In a bid to minimise the dangers, the government is also attempting to buy protection for the troops. An article in the Weekly Post reported that the government was planning to give 24 local tribal leaders near Samawa 10 billion yen ($US94 million) as a lump sum to protect Japanese soldiers from terrorist attacks. Abdul Amir Rikaabi, leader of the Rikaabi tribe, visited Tokyo last December to meet with Koizumi.
The tribal leaders have already begun to organise a virtual private army, with armbands that read “volunteer soldiers guarding Japan’s SDF in Samawa”. They have also obtained backing from an Iraqi Shiite cleric, Maad al Waili, who has issued a fatwa or a religious edict calling on residents of the Samawa region to protect Japanese troops from attacks.
A spokesman for the prime minister told the newspaper: “It is more important for the Japanese government to make one-time payments to the leaders than to pay a salary.
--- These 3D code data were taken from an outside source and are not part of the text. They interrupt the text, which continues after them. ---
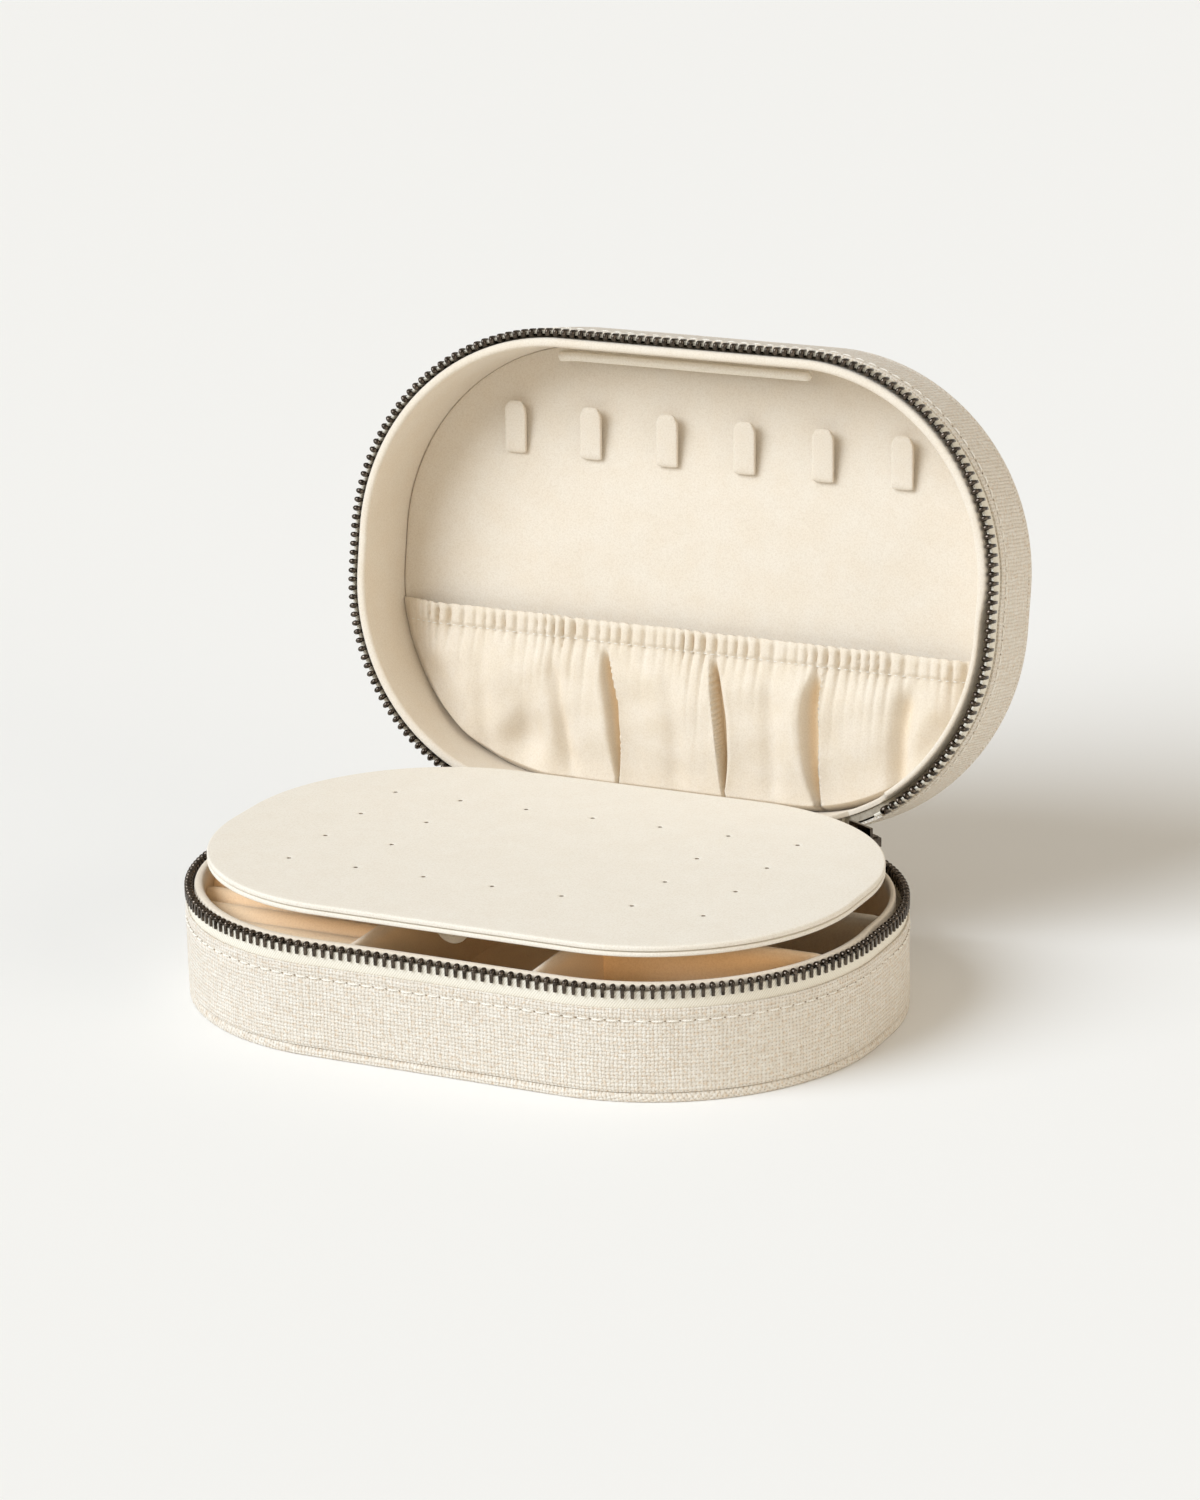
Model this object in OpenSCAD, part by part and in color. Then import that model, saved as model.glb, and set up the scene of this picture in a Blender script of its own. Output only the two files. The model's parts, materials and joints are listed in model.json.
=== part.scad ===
// Zip-around travel jewelry box with a padded lid, shown open.
// Millimetres. X runs along the length, -Y is the front, Z is up.
// The origin is the centre of the base's underside.
// The shells are drawn closed and upright. lid_frame() flips and swings its children
// onto the open lid, so the lid uses the same heights as the base.

/* [Box] */
// Outside length
box_length = 194; // [186:1:202]
// Outside width, front to rear
box_width = 133; // [128:1:138]
// Outside corner radius in plan
corner_radius = 61; // [58:0.5:62]
// Height of the base's rim
rim_height = 31; // [30:0.5:34]
// Depth of the lid, from its rim to its outer face
lid_depth = 29.1; // [28.6:0.1:30]
// How far the lid is swung open
open_angle = 101; // [92:1:101]

/* [Walls] */
// Thickness of the linen cloth
linen_t = 0.6; // [0.4:0.1:0.6]
// Thickness of the grey board in the walls
board_t = 2.1; // [1.8:0.1:2.1]
// Thickness of the padded lining
lining_t = 1.45; // [1.2:0.05:1.5]
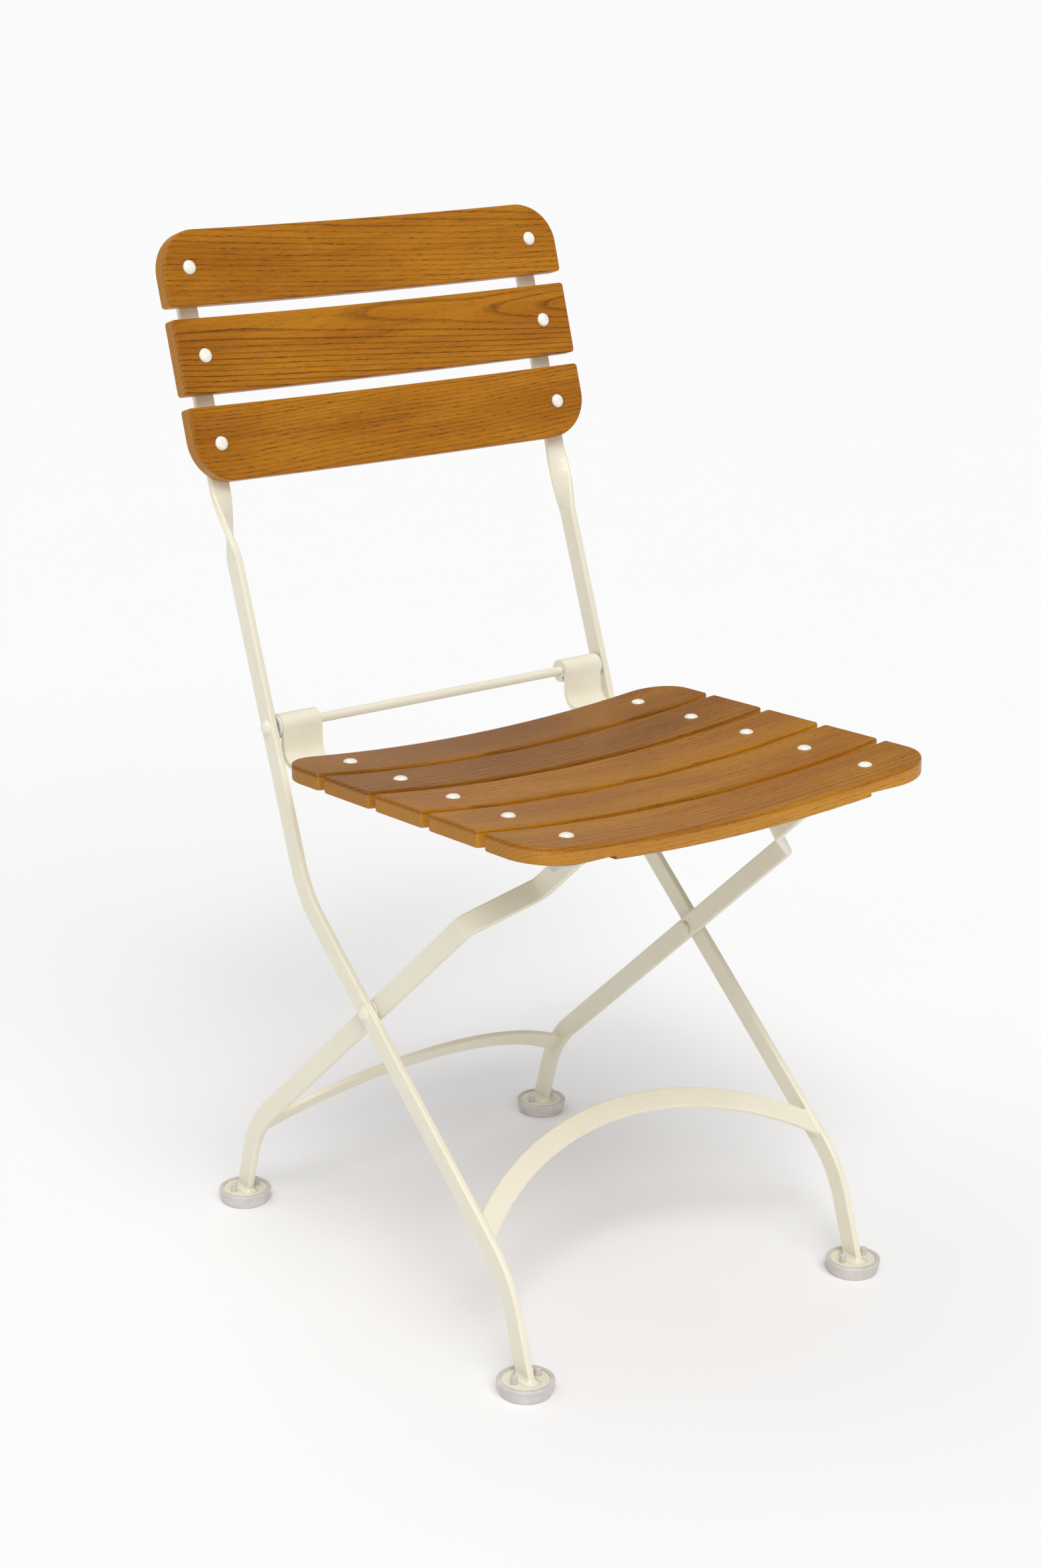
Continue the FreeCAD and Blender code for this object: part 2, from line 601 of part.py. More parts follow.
cap_inner = size("rear_leg_x") - size("jog_inward") + half_bar + size("side_gap")
cap_outer = cap_inner + size("cap_length")
bar_end = cap_outer - size("cap_wall")
crossbar = doc.addObject("Part::Cylinder", "crossbar")
crossbar.setExpression("Radius", "Sizes.rod_radius")
crossbar.Height = 2 * bar_end
finish(crossbar, "crossbar", FreeCAD.Placement(slider - X_AXIS * bar_end,
                                               FreeCAD.Rotation(Vec(0, 0, 1), X_AXIS)))
for name, side in SIDES:
    cap = Part.makeCylinder(size("cap_radius"), size("cap_length"), Vec(cap_inner, 0, 0), X_AXIS)
    cap = cap.makeFillet(size("cap_wall") / 2, [e for e in cap.Edges if e.Curve.TypeId == "Part::GeomCircle"])
    bore = Part.makeCylinder(size("rod_radius") + size("fit_gap") / 2, size("cap_length") - size("cap_wall"),
                             Vec(cap_inner, 0, 0), X_AXIS)
    turn = FreeCAD.Rotation(Vec(0, 0, 1), 0 if side > 0 else 180)
    shape_part(f"slide_cap_{name}", cap.cut(bore), FreeCAD.Placement(slider, turn))


# ---------------------------------------------------------------- seat straps, bushes and stops

def seat_strap(label, side):
    """Flat strap under the seat: rolled eye on the rod, down, and forward under the slats."""
    body = doc.addObject("PartDesign::Body", label)
    sketch = new_sketch(body, "YZ_Plane")
    inner = size("eye_inner")
    outer = inner + size("strap_thick")
    bend = size("strap_bend")
    wrap = size("eye_wrap")
    bend_y = -outer - bend
    bend_z = strap_top + bend

    def polar(radius, degrees):
        # angles count from the front of the eye over its top
        return Vec(-radius * math.cos(math.radians(degrees)), radius * math.sin(math.radians(degrees)), 0)

    sketch.addGeometry(arc_between((0, 0), inner, 180 - wrap, 180))
    sketch.addGeometry(arc_between((0, 0), outer, 180 - wrap, 180))
    sketch.addGeometry(Part.LineSegment(polar(inner, wrap), polar(outer, wrap)))
    sketch.addGeometry(Part.LineSegment(Vec(-inner, 0, 0), Vec(-inner, bend_z, 0)))
    sketch.addGeometry(arc_between((bend_y, bend_z), bend + size("strap_thick"), 270, 360))
    sketch.addGeometry(Part.LineSegment(Vec(bend_y, strap_under, 0), Vec(-size("strap_reach"), strap_under, 0)))
    sketch.addGeometry(Part.LineSegment(Vec(-size("strap_reach"), strap_under, 0),
                                        Vec(-size("strap_reach"), strap_top, 0)))
    sketch.addGeometry(Part.LineSegment(Vec(-size("strap_reach"), strap_top, 0), Vec(bend_y, strap_top, 0)))
    sketch.addGeometry(arc_between((bend_y, bend_z), bend, 270, 360))
    sketch.addGeometry(Part.LineSegment(Vec(-outer, bend_z, 0), Vec(-outer, 0, 0)))
    pad(body, sketch, "Sizes.strap_width")
    holes = new_sketch(body, "XY_Plane")
    for y in seat_rivets:
        draw_circle(holes, side * (size("seat_rivet_x") - size("strap_x")), y,
                    "Sizes.slat_rivet_shank + Sizes.fit_gap")
    pocket(body, holes)
    place = seat_frame.multiply(FreeCAD.Placement(Vec(side * size("strap_x"), 0, 0), FreeCAD.Rotation()))
    return finish(body, label, place)


for name, side in SIDES:
    seat_strap(f"seat_strap_{name}", side)
    x_start = side * size("strap_x") - size("strap_width") / 2
    bush = Part.makeCylinder(size("eye_inner") - size("running_gap"), size("strap_width"),
                             Vec(x_start, 0, 0), X_AXIS)
    bush = bush.cut(cross_hole(0, 0, x_start, x_start + size("strap_width"),
                               size("rod_radius") + size("running_gap")))
    slit = Part.makeBox(size("strap_width"), size("eye_inner"), size("bush_slit"),
                        Vec(x_start, -size("eye_inner"), -size("bush_slit") / 2))
    shape_part(f"hinge_bush_{name}", bush.cut(slit), seat_frame)

stops = []
stop_y = -(size("slider_reach") + size("cap_radius") + size("side_gap") + size("stop_radius"))
for _, side in SIDES:
    stops.append(Part.makeCylinder(size("stop_radius"), size("stop_length"),
                                   Vec(side * (cap_inner + size("cap_length") / 2), stop_y,
                                       strap_under - size("stop_length"))))
shape_part("seat_stops", Part.makeCompound(stops), seat_frame)


# ---------------------------------------------------------------- feet

def foot_plate(label, placement):
    """Steel disc at the end of a leg, with two holes for the glide's pegs."""
    body = doc.addObject("PartDesign::Body", label)
    disc = new_sketch(body, "XY_Plane")
    draw_circle(disc, 0, 0, "Sizes.plate_radius")
    feature = body.newObject("PartDesign::Pad", f"{body.Name}_Pad")
    feature.Profile = disc
    feature.setExpression("Length", "Sizes.plate_thick")
    doc.recompute()
    holes = new_sketch(body, "XY_Plane")
    for side in (1, -1):
        draw_circle(holes, side * size("peg_offset"), 0, "Sizes.peg_radius + Sizes.fit_gap")
    pocket(body, holes)
    return finish(body, label, placement)


def glide(label, placement):
    """Plastic cup under the foot plate, with two pegs that stand up through the plate."""
    high = size("glide_high")
    cup = Part.makeCone(size("glide_base_radius"), size("glide_radius"), high)
    rounding = [e for e in cup.Edges if e.Curve.TypeId == "Part::GeomCircle"]
    cup = cup.makeFillet(size("glide_round"), rounding)
    recess = Part.makeCylinder(size("plate_radius") + size("fit_gap"), high, Vec(0, 0, size("glide_floor")))
    cup = cup.cut(recess)
    for side in (1, -1):
        peg = Part.makeCylinder(size("peg_radius"), size("peg_top") - size("glide_floor") / 2,
                                Vec(side * size("peg_offset"), 0, size("glide_floor") / 2))
        tip = [e for e in peg.Edges if e.BoundBox.ZMin > size("peg_top") - 1e-3]
        cup = cup.fuse(peg.makeFillet(size("peg_round"), tip))
    return shape_part(label, cup.removeSplitter(), placement)


for end, foot, x in (("front", side_foot, size("side_bar_x")), ("rear", rear_foot, size("rear_leg_x"))):
    for name, side in SIDES:
        ground = Vec(side * x, foot.y, 0)
        foot_plate(f"foot_plate_{end}_{name}",
                   FreeCAD.Placement(ground + Vec(0, 0, size("glide_floor")), FreeCAD.Rotation()))
        glide(f"glide_{end}_{name}", FreeCAD.Placement(ground, FreeCAD.Rotation()))


# ---------------------------------------------------------------- check and export

doc.recompute()
for obj in doc.Objects:
    if {"Invalid", "Error"} & set(obj.State):
        raise RuntimeError(f"{obj.Label} failed: {obj.State}")
labels = [part.Label for part in PARTS]
if len(set(labels)) != len(labels):
    raise RuntimeError("two sub-parts share a name")
os.makedirs("parts", exist_ok=True)
for part in PARTS:
    if part.Shape.isNull() or not part.Shape.isValid():
        raise RuntimeError(f"{part.Label} has no valid shape")
    part.Shape.exportStep(f"parts/{part.Label}.step")
print(len(PARTS), "sub-parts written")
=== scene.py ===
import math

import bmesh
import bpy
from mathutils import Matrix, Vector


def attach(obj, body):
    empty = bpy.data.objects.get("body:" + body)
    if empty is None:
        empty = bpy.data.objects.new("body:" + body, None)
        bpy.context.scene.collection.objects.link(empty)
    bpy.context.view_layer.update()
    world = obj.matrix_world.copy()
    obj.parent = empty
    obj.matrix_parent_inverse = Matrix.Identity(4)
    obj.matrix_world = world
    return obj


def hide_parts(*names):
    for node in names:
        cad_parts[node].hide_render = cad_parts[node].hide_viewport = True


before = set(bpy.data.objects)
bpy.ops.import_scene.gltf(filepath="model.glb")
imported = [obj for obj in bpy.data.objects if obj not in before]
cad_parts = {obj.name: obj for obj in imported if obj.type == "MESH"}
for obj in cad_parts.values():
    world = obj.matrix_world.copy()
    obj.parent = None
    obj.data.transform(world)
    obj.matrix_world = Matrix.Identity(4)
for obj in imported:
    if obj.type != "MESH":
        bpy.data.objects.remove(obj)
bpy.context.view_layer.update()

# ------------------------------------------------------------------ the chair's own sizes

PIVOT = Vector((0, -0.0092, 0.2461))
HINGE = Vector((0, 0.1288, 0.4531))
SIDE_SLOPE, REAR_SLOPE = 40.2, 41.8
FRONT_FOOT_LEAN, REAR_FOOT_LEAN = 18.5, 16
FRONT_FOOT_Y, REAR_FOOT_Y, FOOT_DISC_TOP = -0.2235, 0.1970, 0.011
REAR_FOOT_BEND_Z, BEND_RADIUS = 0.0792, 0.100
ARCH_RADIUS, ARCH_WIDTH, ARCH_THICK, ARCH_EDGE = 0.263, 0.018, 0.005, 0.0012
FRONT_ARCH_FROM_PIVOT, FRONT_ARCH_OFFSET, REAR_ARCH_TILT = 0.2053, 0.004, 50
SEAT_TILT = 2.7
BACK_LEAN = 17.5
SEAT_HALF, BACK_HALF = 0.2025, 0.200
SLAT_HALF_WIDTH, SLAT_THICK = 0.031, 0.014
DISH_RADIUS = 1.650
BIG_CORNER, SMALL_CORNER = 0.036, 0.003
STRAP_TOP, STRAP_THICK = -0.0291, 0.004
STRAP_X, STRAP_LANDING = 0.1475, 0.040
BAR_X, REAR_LEG_X, BAR_WIDTH, BAR_THICK, BAR_EDGE = 0.1735, 0.1655, 0.018, 0.006, 0.0018
LANDING_MARGIN = 0.001
BAR_LANDING = BAR_WIDTH + 2 * LANDING_MARGIN
SEAT_SLATS, BACK_SLATS = 5, 3
SEAT_RIVET_X, FIRST_SEAT_RIVET, SEAT_PITCH = 0.150, 0.0823, 0.0705
BACK_PITCH = 0.0722
BACK_BEND = HINGE + Vector((0, 0.0681, 0.1838))
FIRST_BACK_SLAT = 0.039
SPOT_FACE = 0.0008


def tilted(degrees):
    """A turn about the chair's cross axis, as a 4 by 4 matrix."""
    return Matrix.Rotation(math.radians(degrees), 4, "X")


def direction(degrees):
    """Unit vector in the side view, measured from +Y towards +Z."""
    return Vector((0, math.cos(math.radians(degrees)), math.sin(math.radians(degrees))))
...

If the Japanese government pays them, it will nourish their local economy and benefit Japan’s foreign policy toward new Iraq... It is rather cheap if we can buy security for our soldiers with that amount of money.”
An article published by the US-based Stratfor thinktank indicated that other considerations were involved. Entitled “Japan in Iraq: Deploying Troops, Greasing Hands and Seeking Oil,” it made the point that the 10 billion yen bribe was not just to buy protection but rather was seen “as the first step toward resurrecting Japanese claims for Iraqi oil.”
The World Socialist Web Site has previously explained that one of the main reasons behind Japan’s decision to deploy troops to Iraq was to secure access to the country’s oil supplies. Japanese corporations are seeking rights to develop the one-billion-barrel Al Gharaf oilfield in southern Iraq. Interest in the oil field dates back to the late 1980s, when Iraq was one of Japan’s main suppliers of oil and Japan was one of Iraq’s largest trading partners.
As the Stratfor article noted, the oil field, which is estimated to produce 130,000 barrels a day, is located just 40 miles due east of Samawa. The military base is thus very conveniently located to look after Japanese corporate interests. And the 10 billion yen has been placed “in just the right hands” to ensure that local tribes will look after Japan’s oil investment in the long term, as well as Japanese troops in the short term.
While Koizumi claims that the troop deployment will be reconsidered in the event of fighting in the Samawa area, exactly the opposite is the case. The soldiers have been sent to Iraq to defend the interests of Japanese imperialism both immediately in the Al Gharaf oilfield and more broadly by establishing a precedent for dispatching troops elsewhere.